## Exercise task
Hand back each line, unchanged, from the top down to the line where "x_scale = sole_len / design_len;" sits.

_ _ _ _

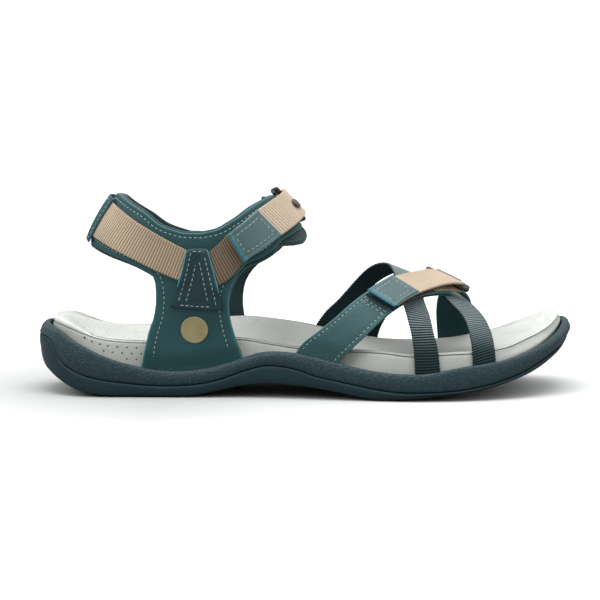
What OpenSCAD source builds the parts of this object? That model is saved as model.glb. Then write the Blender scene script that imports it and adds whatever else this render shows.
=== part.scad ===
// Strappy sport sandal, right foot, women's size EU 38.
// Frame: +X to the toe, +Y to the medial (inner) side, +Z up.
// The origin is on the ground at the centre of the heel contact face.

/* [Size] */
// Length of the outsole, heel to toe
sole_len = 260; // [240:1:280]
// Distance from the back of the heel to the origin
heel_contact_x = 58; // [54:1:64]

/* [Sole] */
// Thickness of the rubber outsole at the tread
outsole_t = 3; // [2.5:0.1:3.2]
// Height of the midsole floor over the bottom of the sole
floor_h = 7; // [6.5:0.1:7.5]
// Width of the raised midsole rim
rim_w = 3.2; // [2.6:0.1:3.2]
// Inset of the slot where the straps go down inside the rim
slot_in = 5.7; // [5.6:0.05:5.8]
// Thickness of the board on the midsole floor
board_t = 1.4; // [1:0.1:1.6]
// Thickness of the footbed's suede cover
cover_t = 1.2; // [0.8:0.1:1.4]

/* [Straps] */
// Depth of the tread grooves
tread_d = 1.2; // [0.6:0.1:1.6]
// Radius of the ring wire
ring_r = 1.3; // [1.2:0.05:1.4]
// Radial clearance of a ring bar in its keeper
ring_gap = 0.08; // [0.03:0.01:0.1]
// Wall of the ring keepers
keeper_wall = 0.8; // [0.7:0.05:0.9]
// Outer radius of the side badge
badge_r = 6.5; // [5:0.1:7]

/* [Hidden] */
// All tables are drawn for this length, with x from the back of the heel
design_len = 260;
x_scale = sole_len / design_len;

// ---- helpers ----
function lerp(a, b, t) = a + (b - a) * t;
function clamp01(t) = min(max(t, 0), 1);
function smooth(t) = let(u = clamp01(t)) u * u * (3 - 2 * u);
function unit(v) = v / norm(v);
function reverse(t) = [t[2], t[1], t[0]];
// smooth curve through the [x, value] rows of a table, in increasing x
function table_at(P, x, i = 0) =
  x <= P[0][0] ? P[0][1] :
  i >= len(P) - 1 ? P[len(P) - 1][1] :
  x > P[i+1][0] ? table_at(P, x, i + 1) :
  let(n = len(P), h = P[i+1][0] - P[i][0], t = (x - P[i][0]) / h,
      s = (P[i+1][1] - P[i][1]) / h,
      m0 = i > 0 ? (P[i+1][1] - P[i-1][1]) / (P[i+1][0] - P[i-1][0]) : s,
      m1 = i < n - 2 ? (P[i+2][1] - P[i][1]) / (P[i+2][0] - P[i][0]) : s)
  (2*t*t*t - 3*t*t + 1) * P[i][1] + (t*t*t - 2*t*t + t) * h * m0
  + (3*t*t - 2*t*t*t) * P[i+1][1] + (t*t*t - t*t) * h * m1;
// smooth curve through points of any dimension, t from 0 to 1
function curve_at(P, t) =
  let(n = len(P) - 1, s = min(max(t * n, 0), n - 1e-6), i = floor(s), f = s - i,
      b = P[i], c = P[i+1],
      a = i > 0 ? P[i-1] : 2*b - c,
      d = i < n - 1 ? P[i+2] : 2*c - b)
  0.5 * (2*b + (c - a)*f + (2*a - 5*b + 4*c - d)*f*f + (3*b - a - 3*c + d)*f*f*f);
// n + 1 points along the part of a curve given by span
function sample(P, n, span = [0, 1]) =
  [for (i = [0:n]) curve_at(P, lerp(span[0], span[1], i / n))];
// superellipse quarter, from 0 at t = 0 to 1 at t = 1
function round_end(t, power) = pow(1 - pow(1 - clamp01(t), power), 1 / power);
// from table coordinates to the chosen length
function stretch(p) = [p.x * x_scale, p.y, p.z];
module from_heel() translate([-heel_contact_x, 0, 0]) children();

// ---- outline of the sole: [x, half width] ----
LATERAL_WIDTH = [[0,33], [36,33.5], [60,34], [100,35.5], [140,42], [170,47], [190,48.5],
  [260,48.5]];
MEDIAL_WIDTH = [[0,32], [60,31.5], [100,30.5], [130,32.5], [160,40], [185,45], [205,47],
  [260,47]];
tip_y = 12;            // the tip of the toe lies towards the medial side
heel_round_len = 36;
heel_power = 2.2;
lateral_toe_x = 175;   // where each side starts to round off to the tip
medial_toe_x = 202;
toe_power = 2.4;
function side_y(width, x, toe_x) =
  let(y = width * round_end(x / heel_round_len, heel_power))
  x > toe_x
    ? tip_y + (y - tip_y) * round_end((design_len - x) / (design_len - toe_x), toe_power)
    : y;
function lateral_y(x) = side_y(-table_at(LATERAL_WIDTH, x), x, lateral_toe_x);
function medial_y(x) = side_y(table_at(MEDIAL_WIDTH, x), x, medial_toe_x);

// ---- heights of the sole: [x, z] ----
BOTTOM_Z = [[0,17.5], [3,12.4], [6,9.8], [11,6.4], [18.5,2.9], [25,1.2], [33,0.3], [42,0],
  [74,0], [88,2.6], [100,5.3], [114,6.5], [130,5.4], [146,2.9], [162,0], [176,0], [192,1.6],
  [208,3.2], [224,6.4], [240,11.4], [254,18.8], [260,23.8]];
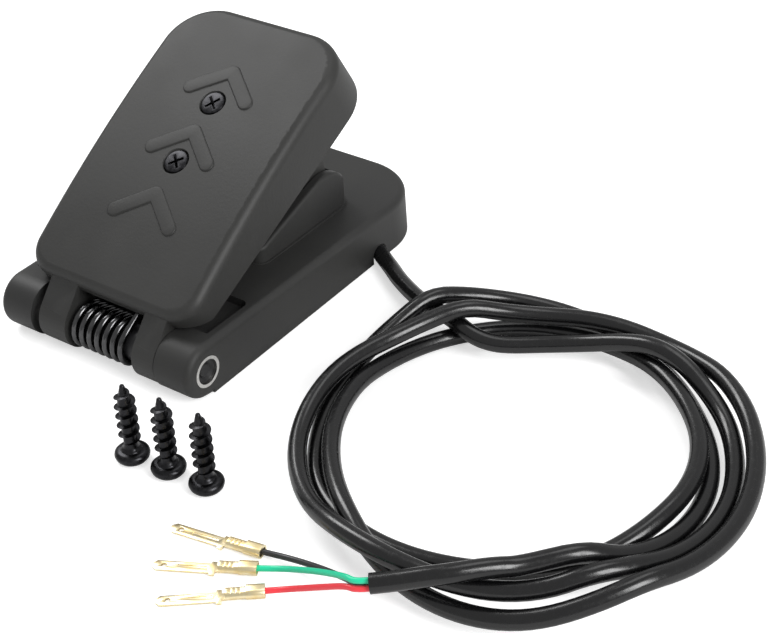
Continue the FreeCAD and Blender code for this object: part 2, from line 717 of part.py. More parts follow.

_ _ _ _

## Written solution
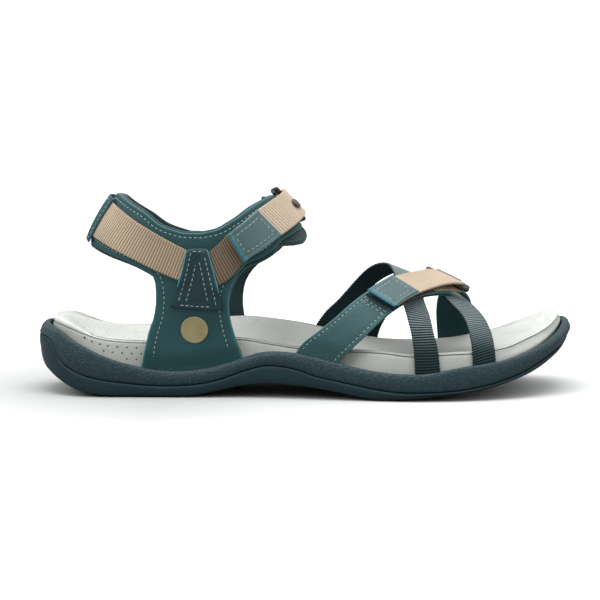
What OpenSCAD source builds the parts of this object? That model is saved as model.glb. Then write the Blender scene script that imports it and adds whatever else this render shows.
=== part.scad ===
// Strappy sport sandal, right foot, women's size EU 38.
// Frame: +X to the toe, +Y to the medial (inner) side, +Z up.
// The origin is on the ground at the centre of the heel contact face.

/* [Size] */
// Length of the outsole, heel to toe
sole_len = 260; // [240:1:280]
// Distance from the back of the heel to the origin
heel_contact_x = 58; // [54:1:64]

/* [Sole] */
// Thickness of the rubber outsole at the tread
outsole_t = 3; // [2.5:0.1:3.2]
// Height of the midsole floor over the bottom of the sole
floor_h = 7; // [6.5:0.1:7.5]
// Width of the raised midsole rim
rim_w = 3.2; // [2.6:0.1:3.2]
// Inset of the slot where the straps go down inside the rim
slot_in = 5.7; // [5.6:0.05:5.8]
// Thickness of the board on the midsole floor
board_t = 1.4; // [1:0.1:1.6]
// Thickness of the footbed's suede cover
cover_t = 1.2; // [0.8:0.1:1.4]

/* [Straps] */
// Depth of the tread grooves
tread_d = 1.2; // [0.6:0.1:1.6]
// Radius of the ring wire
ring_r = 1.3; // [1.2:0.05:1.4]
// Radial clearance of a ring bar in its keeper
ring_gap = 0.08; // [0.03:0.01:0.1]
// Wall of the ring keepers
keeper_wall = 0.8; // [0.7:0.05:0.9]
// Outer radius of the side badge
badge_r = 6.5; // [5:0.1:7]

/* [Hidden] */
// All tables are drawn for this length, with x from the back of the heel
design_len = 260;
x_scale = sole_len / design_len;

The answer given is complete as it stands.